Литмир - Электронная Библиотека
Содержание  
A
A

— Для геометрии все равно, что верх, что низ; но с бытовой точки зрения идти по лестнице вверх или вниз — это совсем не одно и то же. Я прекрасно понимаю, что левое — это не правое. В той работке я как раз останавливаюсь на символизме и ритуалах, которые связаны с восприятием разных качеств пространства: левая и правая сторона, центр, зенит и надир…

— Но разве архитектура не привязана и к темпоральности тоже?

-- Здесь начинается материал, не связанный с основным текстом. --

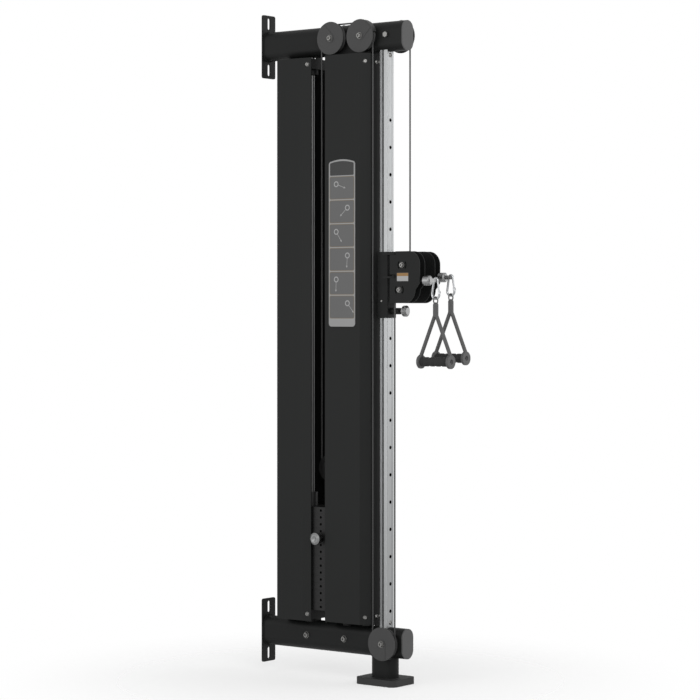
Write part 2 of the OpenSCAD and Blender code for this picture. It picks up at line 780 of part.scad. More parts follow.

— Темпоральный символизм вписан в символизм архитектурный, в способ расположения жилища. В Африке хижину разворачивают соответственно времени года; и ворочается не одна только хижина, но и утварь, которая в ней, орудия труда, оружие. Меняется время года — меняется весь дом. Показательный пример соотношения между символизмом темпоральным и пространственным. Но архаическая традиция вообще богата подобными примерами. Вы, конечно, помните, что говорит Марсель Гране об «ориентированном пространстве» в Древнем Китае?

— Помню, и там «святость» присуща не только дому, не только храму, но и всей территории страны, земле родины…

— Земля родины всегда принадлежит сакральной географии. Для тех, кто уехал, город детства и отрочества непременно обращается в мифический. Для меня Бухарест есть центр неисчерпаемой мифологии. Благодаря этой мифологии мне удалось познать его настоящую историю. Может быть, и свою тоже.

Индия по существу. Ученичество. Санскрит

— 18 ноября 1948 года вы записали в дневнике: «Двадцать лет назад в пятнадцать тридцать (если не ошибаюсь) я начал путь с Северного вокзала города Бухареста в Индию. Я и сейчас вижу минуту отъезда, вижу Ионела Жиану, как он держит в руках томик Жака Ривьера и пачку папирос, прощальные подарки. Я уезжал с двумя небольшими чемоданами. Какой крен дало мне это путешествие в неполных двадцать два года! Что была бы моя жизнь без Индии, осенившей зарю моей юности? Без веры, которая сидит во мне по сей день: что бы ни случилось, в Гималаях всегда есть пещера, которая меня ждет…» На этот вопрос, который вы сами себе задаете, — о значении Индии в вашей жизни и в вашем творчестве, — сейчас вы уже можете дать ответ? В каком смысле вас сформировала Индия? С вашего позволения, это и будет нашей главной сегодняшней темой. Итак, в Мадрасе вас ждет Дасгупта?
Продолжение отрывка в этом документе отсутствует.